Die politischen Veränderungen der letzten zwei Dekaden machen eine andere Ausrichtung der NATO notwendig. Hans Friedrich von Ploetz ist Mitglied der NATO-Expertenkommission und sagt, die NATO definiert sich seit Ende des Kalten Krieges nicht mehr durch den Feind, sondern durch Sicherheit und Stabilität.

Hans Friedrich von Ploetz im Gespräch mit Dirk Müller |
    Dirk Müller: Die NATO weiß noch nicht so genau, wie sie sich aufstellen soll im 21. Jahrhundert. Sie weiß nur, dass sie es muss, dass sie eine neue Strategie braucht, weil die Welt sich verändert hat. Das Beispiel Russland: als Bedrohung ist Moskau weggefallen, aber wie eng soll und kann eine Zusammenarbeit mit dem Kreml sein, das sehen die Polen und Tschechen ganz anders als die Deutschen oder auch die Franzosen – Beispiel Raketenabwehr und Rüstung. Auch hier gibt es völlig unterschiedliche Ansichten unter den inzwischen 28 Mitgliedsländern. Bleiben die internationalen Militäreinsätze, der Anti-Terror-Kampf – Beispiel Afghanistan. Alles ist also umstritten innerhalb der Allianz. Der deutsche Sonderbotschafter und NATO-Experte Hans Friedrich von Ploetz gehört genau der NATO-Expertengruppe an, die diese Zukunftsfragen klären soll. Diese hat jetzt wieder beraten. Wir erreichen ihn in Washington. Guten Morgen!

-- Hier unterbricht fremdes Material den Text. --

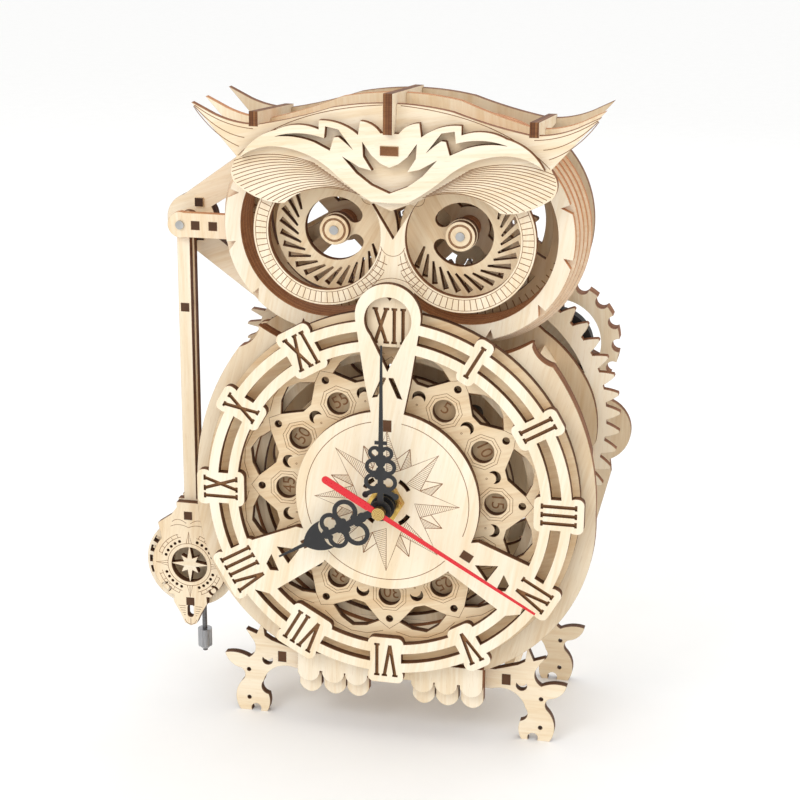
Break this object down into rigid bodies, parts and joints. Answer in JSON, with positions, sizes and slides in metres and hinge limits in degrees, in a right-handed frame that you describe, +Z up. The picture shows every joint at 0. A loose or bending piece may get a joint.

    Hans Friedrich von Ploetz: Guten Morgen!

    Müller: Herr von Ploetz, braucht die NATO erst mal wieder einen richtigen Feind?

    von Ploetz: Nein. Die NATO definiert sich seit Ende des Kalten Krieges nicht mehr durch den Feind, sondern dadurch, wofür sie steht, für Sicherheit, Stabilität für unsere Völker und darüber hinaus.

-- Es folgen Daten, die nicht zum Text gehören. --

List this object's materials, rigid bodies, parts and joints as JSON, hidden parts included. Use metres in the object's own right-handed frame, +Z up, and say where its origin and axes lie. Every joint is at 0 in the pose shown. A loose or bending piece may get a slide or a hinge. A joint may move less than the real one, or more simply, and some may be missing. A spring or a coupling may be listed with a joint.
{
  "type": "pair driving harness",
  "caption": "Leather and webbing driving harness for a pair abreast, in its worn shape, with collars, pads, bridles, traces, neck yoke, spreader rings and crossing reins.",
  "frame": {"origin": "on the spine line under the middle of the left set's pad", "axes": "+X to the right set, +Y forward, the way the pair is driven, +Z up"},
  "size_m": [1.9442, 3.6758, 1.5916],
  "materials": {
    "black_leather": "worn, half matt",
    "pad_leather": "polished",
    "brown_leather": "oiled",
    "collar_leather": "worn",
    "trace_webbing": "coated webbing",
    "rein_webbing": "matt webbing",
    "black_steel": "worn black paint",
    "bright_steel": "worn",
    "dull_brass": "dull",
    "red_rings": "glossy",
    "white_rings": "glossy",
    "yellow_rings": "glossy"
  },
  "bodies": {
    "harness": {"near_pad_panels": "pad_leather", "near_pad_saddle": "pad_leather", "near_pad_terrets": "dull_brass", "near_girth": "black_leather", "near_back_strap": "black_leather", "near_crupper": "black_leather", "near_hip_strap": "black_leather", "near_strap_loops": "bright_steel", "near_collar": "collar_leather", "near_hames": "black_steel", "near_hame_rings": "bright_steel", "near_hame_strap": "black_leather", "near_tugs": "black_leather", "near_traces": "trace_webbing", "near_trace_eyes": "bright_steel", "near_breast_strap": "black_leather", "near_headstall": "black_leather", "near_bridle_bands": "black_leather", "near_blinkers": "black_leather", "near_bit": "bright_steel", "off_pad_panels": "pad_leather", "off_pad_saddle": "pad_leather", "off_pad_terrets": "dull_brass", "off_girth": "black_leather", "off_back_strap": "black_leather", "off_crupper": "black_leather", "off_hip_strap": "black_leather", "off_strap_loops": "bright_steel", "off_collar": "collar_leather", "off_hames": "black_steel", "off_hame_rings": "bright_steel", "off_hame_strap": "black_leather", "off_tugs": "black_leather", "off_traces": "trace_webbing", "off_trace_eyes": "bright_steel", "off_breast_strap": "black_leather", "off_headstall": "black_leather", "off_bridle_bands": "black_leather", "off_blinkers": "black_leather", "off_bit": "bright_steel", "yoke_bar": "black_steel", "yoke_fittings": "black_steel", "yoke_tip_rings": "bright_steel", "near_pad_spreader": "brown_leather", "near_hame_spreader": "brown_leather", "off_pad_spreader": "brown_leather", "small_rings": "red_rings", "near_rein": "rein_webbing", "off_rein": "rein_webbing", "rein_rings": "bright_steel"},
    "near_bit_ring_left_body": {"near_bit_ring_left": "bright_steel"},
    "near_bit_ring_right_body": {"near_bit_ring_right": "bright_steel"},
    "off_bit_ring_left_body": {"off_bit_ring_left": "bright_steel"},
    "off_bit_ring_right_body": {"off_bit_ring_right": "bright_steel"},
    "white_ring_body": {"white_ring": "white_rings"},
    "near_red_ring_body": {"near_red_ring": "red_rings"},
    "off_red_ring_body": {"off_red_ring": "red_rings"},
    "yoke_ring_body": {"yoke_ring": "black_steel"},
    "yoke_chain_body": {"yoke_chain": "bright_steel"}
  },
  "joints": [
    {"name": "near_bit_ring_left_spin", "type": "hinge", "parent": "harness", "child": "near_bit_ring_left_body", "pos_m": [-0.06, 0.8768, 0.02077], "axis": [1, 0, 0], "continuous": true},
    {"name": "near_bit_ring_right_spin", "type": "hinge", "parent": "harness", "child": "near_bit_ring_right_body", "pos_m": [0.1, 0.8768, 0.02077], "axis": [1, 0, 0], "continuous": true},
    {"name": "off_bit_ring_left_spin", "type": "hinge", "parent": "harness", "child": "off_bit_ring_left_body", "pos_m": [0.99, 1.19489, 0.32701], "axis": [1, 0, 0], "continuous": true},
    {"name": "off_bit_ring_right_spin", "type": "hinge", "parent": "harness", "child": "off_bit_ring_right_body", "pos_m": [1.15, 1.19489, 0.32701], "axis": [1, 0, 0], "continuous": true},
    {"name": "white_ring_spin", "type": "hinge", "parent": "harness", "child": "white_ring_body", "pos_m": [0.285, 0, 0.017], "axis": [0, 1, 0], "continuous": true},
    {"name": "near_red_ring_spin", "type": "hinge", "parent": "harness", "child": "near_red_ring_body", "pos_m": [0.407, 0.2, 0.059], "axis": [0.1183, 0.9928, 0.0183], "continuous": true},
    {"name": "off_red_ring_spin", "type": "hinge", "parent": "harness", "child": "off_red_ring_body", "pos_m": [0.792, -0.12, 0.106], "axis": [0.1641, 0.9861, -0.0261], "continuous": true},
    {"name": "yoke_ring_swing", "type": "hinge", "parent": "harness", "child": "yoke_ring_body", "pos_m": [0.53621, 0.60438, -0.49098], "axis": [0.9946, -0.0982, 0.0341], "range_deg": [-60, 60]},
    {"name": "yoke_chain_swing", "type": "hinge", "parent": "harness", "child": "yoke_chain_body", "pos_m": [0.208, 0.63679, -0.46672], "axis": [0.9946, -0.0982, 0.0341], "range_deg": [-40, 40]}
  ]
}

    Müller: Aber dieser gemeinsame Feind, der fehlt, macht es auch schwierig?

    von Ploetz: Das kann man so sehen, aber ich halte das für falsch. Die Lage im Kalten Krieg war strategisch gesehen eine kolossale Vereinfachung. Man kann sagen, heute haben wir eher den Normalzustand der Sicherheitspolitik. Das heißt, es gibt Instabilitäten, Unsicherheiten, Risiken und auf die muss man sich einstellen.

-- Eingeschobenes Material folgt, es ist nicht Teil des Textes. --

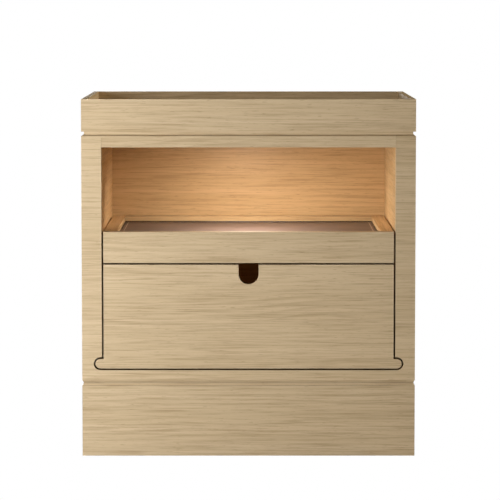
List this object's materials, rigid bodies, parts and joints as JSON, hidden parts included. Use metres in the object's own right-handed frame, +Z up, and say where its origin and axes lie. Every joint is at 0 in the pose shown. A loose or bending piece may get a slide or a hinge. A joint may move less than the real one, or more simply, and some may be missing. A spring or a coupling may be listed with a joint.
{
  "type": "bedside cabinet",
  "caption": "Oak bedside cabinet with a raised rim round its top, a lit open niche, a sliding glass-topped tray, a drawer with a finger slot and a box plinth.",
  "frame": {"origin": "on the floor, under the middle of the cabinet", "axes": "+Z up; the front, with the drawer and the niche, faces -Y; +X is to the right for someone looking at the front"},
  "size_m": [0.6, 0.45, 0.645],
  "materials": {
    "oak_veneer": "pale oak, matt lacquer, grain along X on the front",
    "oak_interior": "oak, matt lacquer",
    "beech": "plain beech",
    "bronze_glass": "bronze glass, opaque from below, polished bevelled edge",
    "black_nylon": "moulded nylon",
    "zinc_steel": "zinc-plated screw",
    "satin_aluminium": "satin",
    "opal_acrylic": "opal light diffuser"
  },
  "bodies": {
    "carcass": {"plinth_front": "oak_veneer", "plinth_back": "oak_veneer", "plinth_left": "oak_veneer", "plinth_right": "oak_veneer", "corner_block_front_left": "beech", "corner_block_front_right": "beech", "corner_block_back_left": "beech", "corner_block_back_right": "beech", "glide_front_left": "black_nylon", "glide_front_right": "black_nylon", "glide_back_left": "black_nylon", "glide_back_right": "black_nylon", "face_frame": "oak_veneer", "side_left": "oak_veneer", "side_right": "oak_veneer", "top_panel": "oak_veneer", "bottom_panel": "oak_veneer", "back_panel": "oak_interior", "dowel_bottom_left_1": "beech", "dowel_bottom_left_2": "beech", "dowel_bottom_left_3": "beech", "dowel_bottom_right_1": "beech", "dowel_bottom_right_2": "beech", "dowel_bottom_right_3": "beech", "dowel_top_left_1": "beech", "dowel_top_left_2": "beech", "dowel_top_left_3": "beech", "dowel_top_right_1": "beech", "dowel_top_right_2": "beech", "dowel_top_right_3": "beech", "gallery_front": "oak_veneer", "gallery_back": "oak_veneer", "gallery_left": "oak_veneer", "gallery_right": "oak_veneer", "lamp_housing": "satin_aluminium", "lamp_bezel": "satin_aluminium", "lamp_diffuser": "opal_acrylic", "lead_gland": "black_nylon", "tray_runner_left": "beech", "tray_runner_right": "beech", "runner_screw_left_1": "zinc_steel", "runner_screw_left_2": "zinc_steel", "runner_screw_left_3": "zinc_steel", "runner_screw_right_1": "zinc_steel", "runner_screw_right_2": "zinc_steel", "runner_screw_right_3": "zinc_steel", "groove_liner_left": "black_nylon", "groove_liner_right": "black_nylon", "drawer_stop": "beech"},
    "tray": {"tray_front": "oak_veneer", "tray_side_left": "oak_interior", "tray_side_right": "oak_interior", "tray_back": "oak_interior", "tray_base": "oak_interior", "tray_glass": "bronze_glass"},
    "drawer": {"drawer_front": "oak_veneer", "drawer_base": "oak_interior", "drawer_side_left": "oak_interior", "drawer_side_right": "oak_interior", "drawer_back": "oak_interior"}
  },
  "joints": [
    {"name": "drawer_slide", "type": "slide", "parent": "carcass", "child": "drawer", "axis": [0, -1, 0], "range_m": [0, 0.32]},
    {"name": "tray_slide", "type": "slide", "parent": "carcass", "child": "tray", "axis": [0, 1, 0], "range_m": [-0.22, 0]}
  ]
}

    Müller: Warum ist das jetzt so schwer, an einem Strang zu ziehen?

    von Ploetz: Das hängt mit vielen Dingen zusammen. Sie haben es schon erwähnt. Das letzte strategische Konzept haben 16 NATO-Staaten beraten und verabschiedet '99. Heute sind wir 28 und es ist ja für jeden einsichtig, dass die sicherheitspolitischen Überzeugungen auch ein Ergebnis sind der Erfahrungen, die man in seiner geografischen Lage und in seiner Geschichte gemacht hat. Deshalb ist also diese Arbeit am strategischen Konzept weniger der Versuch, das Rad neu zu erfinden, sondern zunächst einmal ganz wichtig, mindestens so wichtig wie das Ergebnis, den strategischen Schulterschluss festzustellen oder, wo er nicht besteht, herzustellen.

    Müller: Von 16 auf 28, da könnte man sagen, die Erweiterung hat die NATO auch schwächer gemacht?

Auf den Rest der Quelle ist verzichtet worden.